▶ [Dataset rows]:
=-=-=-=-=

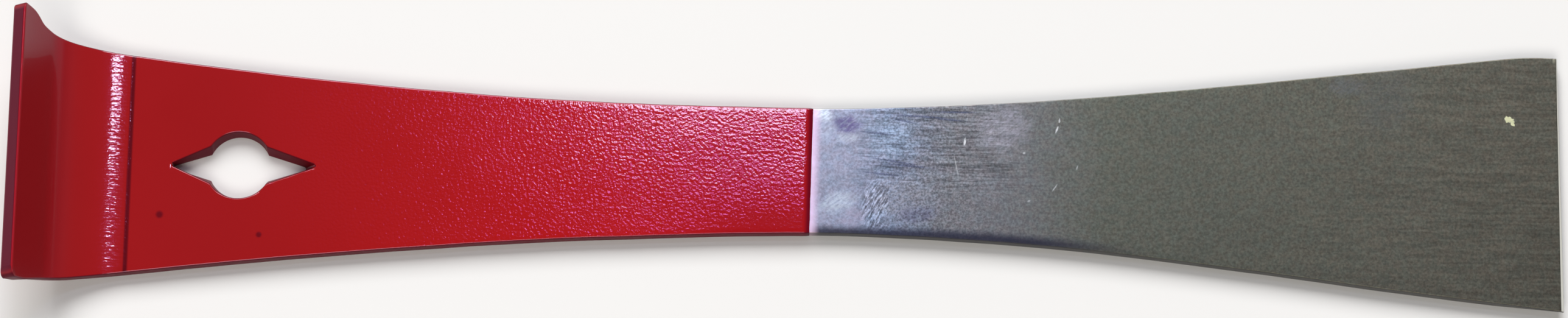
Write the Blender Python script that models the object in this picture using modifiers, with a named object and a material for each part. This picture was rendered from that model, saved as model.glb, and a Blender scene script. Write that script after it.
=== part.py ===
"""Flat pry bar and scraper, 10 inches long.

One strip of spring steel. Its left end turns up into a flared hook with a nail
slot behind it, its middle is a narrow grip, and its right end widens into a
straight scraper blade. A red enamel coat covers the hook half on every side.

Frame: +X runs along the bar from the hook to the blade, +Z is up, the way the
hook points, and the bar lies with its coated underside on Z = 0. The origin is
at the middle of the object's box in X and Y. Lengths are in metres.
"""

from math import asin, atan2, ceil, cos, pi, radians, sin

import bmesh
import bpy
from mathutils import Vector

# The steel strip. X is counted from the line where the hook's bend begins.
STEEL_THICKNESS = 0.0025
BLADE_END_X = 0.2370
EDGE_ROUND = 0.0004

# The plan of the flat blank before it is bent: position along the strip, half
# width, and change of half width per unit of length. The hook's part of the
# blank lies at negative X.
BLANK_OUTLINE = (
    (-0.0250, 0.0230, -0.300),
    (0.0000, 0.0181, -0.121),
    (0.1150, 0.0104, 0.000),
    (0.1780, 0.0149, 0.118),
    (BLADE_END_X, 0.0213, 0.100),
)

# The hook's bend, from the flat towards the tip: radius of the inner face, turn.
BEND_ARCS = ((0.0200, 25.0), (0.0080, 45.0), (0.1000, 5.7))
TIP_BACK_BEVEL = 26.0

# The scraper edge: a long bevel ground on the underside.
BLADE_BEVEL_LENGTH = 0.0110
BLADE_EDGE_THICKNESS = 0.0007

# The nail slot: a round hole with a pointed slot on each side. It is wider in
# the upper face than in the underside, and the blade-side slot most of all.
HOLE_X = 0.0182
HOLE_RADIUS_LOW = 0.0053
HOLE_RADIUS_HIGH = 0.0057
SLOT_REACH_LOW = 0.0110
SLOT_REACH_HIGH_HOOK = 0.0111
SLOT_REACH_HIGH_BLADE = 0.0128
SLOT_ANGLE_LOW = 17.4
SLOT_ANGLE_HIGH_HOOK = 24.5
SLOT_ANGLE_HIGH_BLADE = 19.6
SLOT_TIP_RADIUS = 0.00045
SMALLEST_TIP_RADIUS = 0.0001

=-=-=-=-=

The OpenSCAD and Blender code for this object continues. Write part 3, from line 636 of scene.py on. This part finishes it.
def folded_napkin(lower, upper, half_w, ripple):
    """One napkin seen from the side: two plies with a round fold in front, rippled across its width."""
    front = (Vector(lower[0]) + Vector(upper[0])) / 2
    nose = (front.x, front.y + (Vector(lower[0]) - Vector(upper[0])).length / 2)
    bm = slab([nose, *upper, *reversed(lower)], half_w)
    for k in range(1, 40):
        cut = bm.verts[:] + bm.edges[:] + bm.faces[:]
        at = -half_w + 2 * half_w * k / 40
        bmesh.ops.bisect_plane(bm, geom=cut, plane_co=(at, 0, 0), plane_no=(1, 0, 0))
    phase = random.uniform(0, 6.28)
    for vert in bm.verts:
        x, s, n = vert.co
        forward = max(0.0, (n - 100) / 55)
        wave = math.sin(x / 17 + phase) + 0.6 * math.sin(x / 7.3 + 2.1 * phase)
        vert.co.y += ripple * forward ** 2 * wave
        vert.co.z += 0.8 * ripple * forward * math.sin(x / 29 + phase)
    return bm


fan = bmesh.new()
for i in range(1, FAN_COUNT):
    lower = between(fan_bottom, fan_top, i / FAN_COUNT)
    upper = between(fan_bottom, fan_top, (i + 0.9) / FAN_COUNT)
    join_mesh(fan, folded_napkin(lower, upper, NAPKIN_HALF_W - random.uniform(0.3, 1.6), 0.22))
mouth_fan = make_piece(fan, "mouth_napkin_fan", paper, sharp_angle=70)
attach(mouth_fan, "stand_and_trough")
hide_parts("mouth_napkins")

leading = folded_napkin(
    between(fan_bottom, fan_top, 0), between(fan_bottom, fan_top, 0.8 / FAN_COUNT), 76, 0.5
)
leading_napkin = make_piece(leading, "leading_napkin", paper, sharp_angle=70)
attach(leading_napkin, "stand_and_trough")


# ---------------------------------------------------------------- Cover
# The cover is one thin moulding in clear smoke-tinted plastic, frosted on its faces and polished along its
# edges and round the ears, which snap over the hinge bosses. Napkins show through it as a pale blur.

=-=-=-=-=

Within the listing above, locate the line containing "Write the Blender" and the line containing "from mathutils import Vector". Reproduce those two lines and all lines between them exactly, with nothing added.

▶ [RESULT OF THE TASK]:
Write the Blender Python script that models the object in this picture using modifiers, with a named object and a material for each part. This picture was rendered from that model, saved as model.glb, and a Blender scene script. Write that script after it.
=== part.py ===
"""Flat pry bar and scraper, 10 inches long.

One strip of spring steel. Its left end turns up into a flared hook with a nail
slot behind it, its middle is a narrow grip, and its right end widens into a
straight scraper blade. A red enamel coat covers the hook half on every side.

Frame: +X runs along the bar from the hook to the blade, +Z is up, the way the
hook points, and the bar lies with its coated underside on Z = 0. The origin is
at the middle of the object's box in X and Y. Lengths are in metres.
"""

from math import asin, atan2, ceil, cos, pi, radians, sin

import bmesh
import bpy
from mathutils import Vector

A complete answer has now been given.